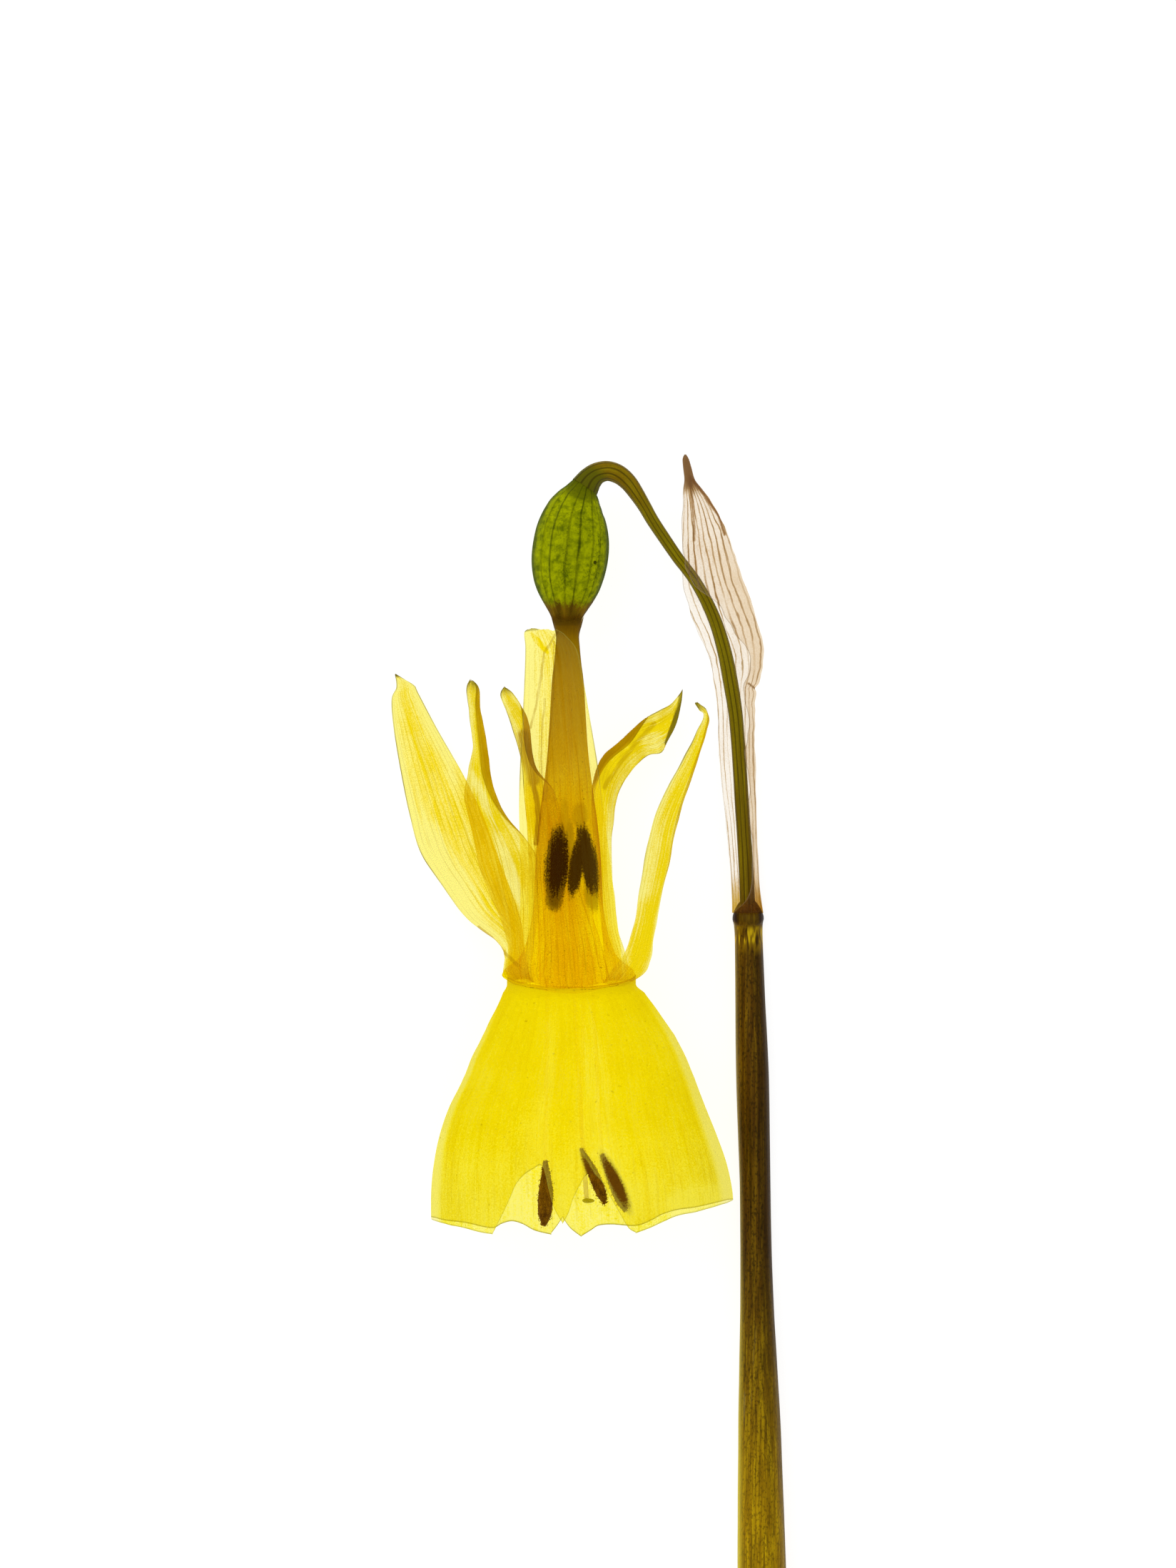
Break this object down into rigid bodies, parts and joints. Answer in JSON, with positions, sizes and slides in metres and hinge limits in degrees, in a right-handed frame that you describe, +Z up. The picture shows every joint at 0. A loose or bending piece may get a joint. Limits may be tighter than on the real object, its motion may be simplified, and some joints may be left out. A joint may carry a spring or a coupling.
{
  "type": "daffodil flower",
  "caption": "Nodding yellow daffodil flower lying on its cut stem: flared lobed corona, swept-back tepals, long tube, green ovary, papery spathe.",
  "frame": {"origin": "on the surface that the flower lies on, under the middle of its bounding box", "axes": "+Z up from the surface; +Y along the stem, from its cut end towards the ovary; +X across, from the flower to the stem"},
  "size_m": [0.0336, 0.1086, 0.0158],
  "materials": {
    "stem": "satin, olive brown with fine lengthwise streaks",
    "stalk": "satin olive green",
    "spathe": "dry, papery and translucent, pinkish white with brown veins",
    "ovary": "satin green with dark ribs",
    "tube": "golden orange, satin, translucent",
    "tepal": "yellow, satin, translucent, fine lengthwise veins",
    "corona": "bright yellow, satin, translucent, fine lengthwise veins",
    "filament": "pale yellow, satin",
    "anther": "matt brown",
    "style": "pale yellow, satin"
  },
  "bodies": {
    "root": {"stem": "stem", "flower_stalk": "stalk", "spathe": "spathe", "ovary": "ovary", "perianth_tube": "tube", "corona": "corona", "style": "style", "tepal_top": "tepal", "tepal_upper_left": "tepal", "tepal_lower_left": "tepal", "tepal_bottom": "tepal", "tepal_lower_right": "tepal", "tepal_upper_right": "tepal", "filament_long_left": "filament", "anther_long_left": "anther", "filament_long_middle": "filament", "anther_long_middle": "anther", "filament_long_right": "filament", "anther_long_right": "anther", "filament_short_left": "filament", "anther_short_left": "anther", "filament_short_middle": "filament", "anther_short_middle": "anther", "filament_short_right": "filament", "anther_short_right": "anther"}
  },
  "joints": []
}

● Given request
Please repeat the material above, word for word and in full.

● The completed task
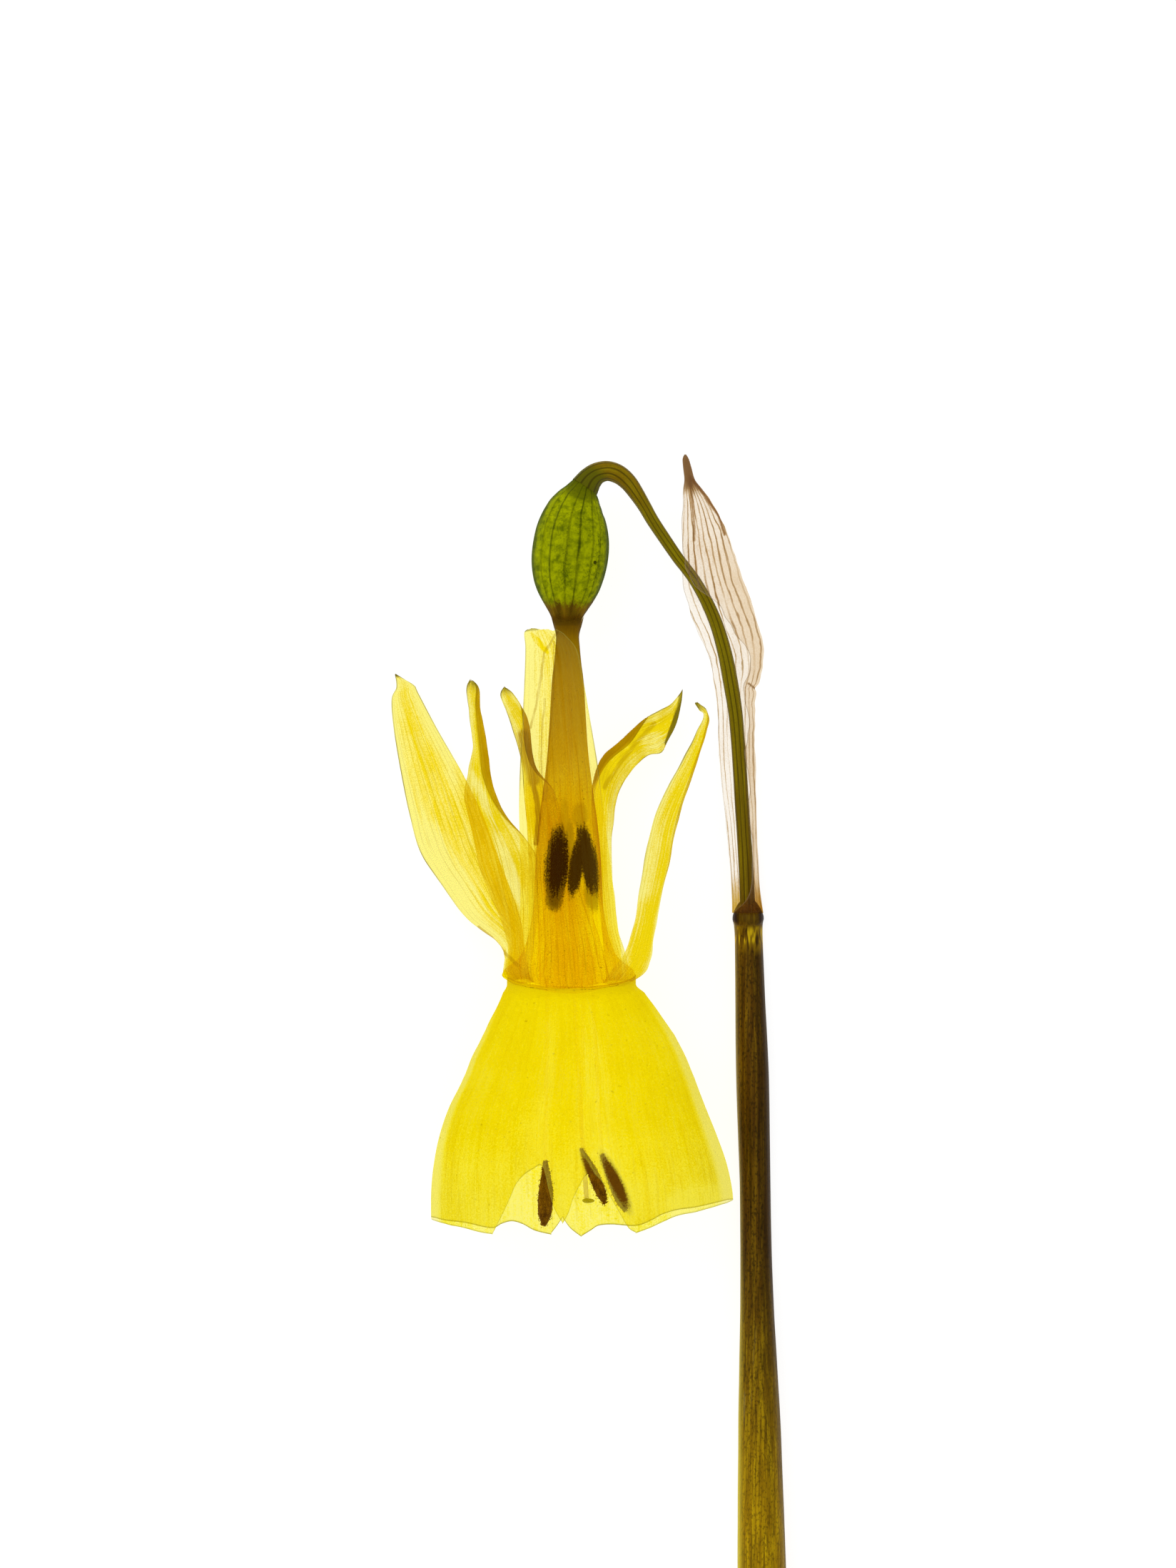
Break this object down into rigid bodies, parts and joints. Answer in JSON, with positions, sizes and slides in metres and hinge limits in degrees, in a right-handed frame that you describe, +Z up. The picture shows every joint at 0. A loose or bending piece may get a joint. Limits may be tighter than on the real object, its motion may be simplified, and some joints may be left out. A joint may carry a spring or a coupling.
{
  "type": "daffodil flower",
  "caption": "Nodding yellow daffodil flower lying on its cut stem: flared lobed corona, swept-back tepals, long tube, green ovary, papery spathe.",
  "frame": {"origin": "on the surface that the flower lies on, under the middle of its bounding box", "axes": "+Z up from the surface; +Y along the stem, from its cut end towards the ovary; +X across, from the flower to the stem"},
  "size_m": [0.0336, 0.1086, 0.0158],
  "materials": {
    "stem": "satin, olive brown with fine lengthwise streaks",
    "stalk": "satin olive green",
    "spathe": "dry, papery and translucent, pinkish white with brown veins",
    "ovary": "satin green with dark ribs",
    "tube": "golden orange, satin, translucent",
    "tepal": "yellow, satin, translucent, fine lengthwise veins",
    "corona": "bright yellow, satin, translucent, fine lengthwise veins",
    "filament": "pale yellow, satin",
    "anther": "matt brown",
    "style": "pale yellow, satin"
  },
  "bodies": {
    "root": {"stem": "stem", "flower_stalk": "stalk", "spathe": "spathe", "ovary": "ovary", "perianth_tube": "tube", "corona": "corona", "style": "style", "tepal_top": "tepal", "tepal_upper_left": "tepal", "tepal_lower_left": "tepal", "tepal_bottom": "tepal", "tepal_lower_right": "tepal", "tepal_upper_right": "tepal", "filament_long_left": "filament", "anther_long_left": "anther", "filament_long_middle": "filament", "anther_long_middle": "anther", "filament_long_right": "filament", "anther_long_right": "anther", "filament_short_left": "filament", "anther_short_left": "anther", "filament_short_middle": "filament", "anther_short_middle": "anther", "filament_short_right": "filament", "anther_short_right": "anther"}
  },
  "joints": []
}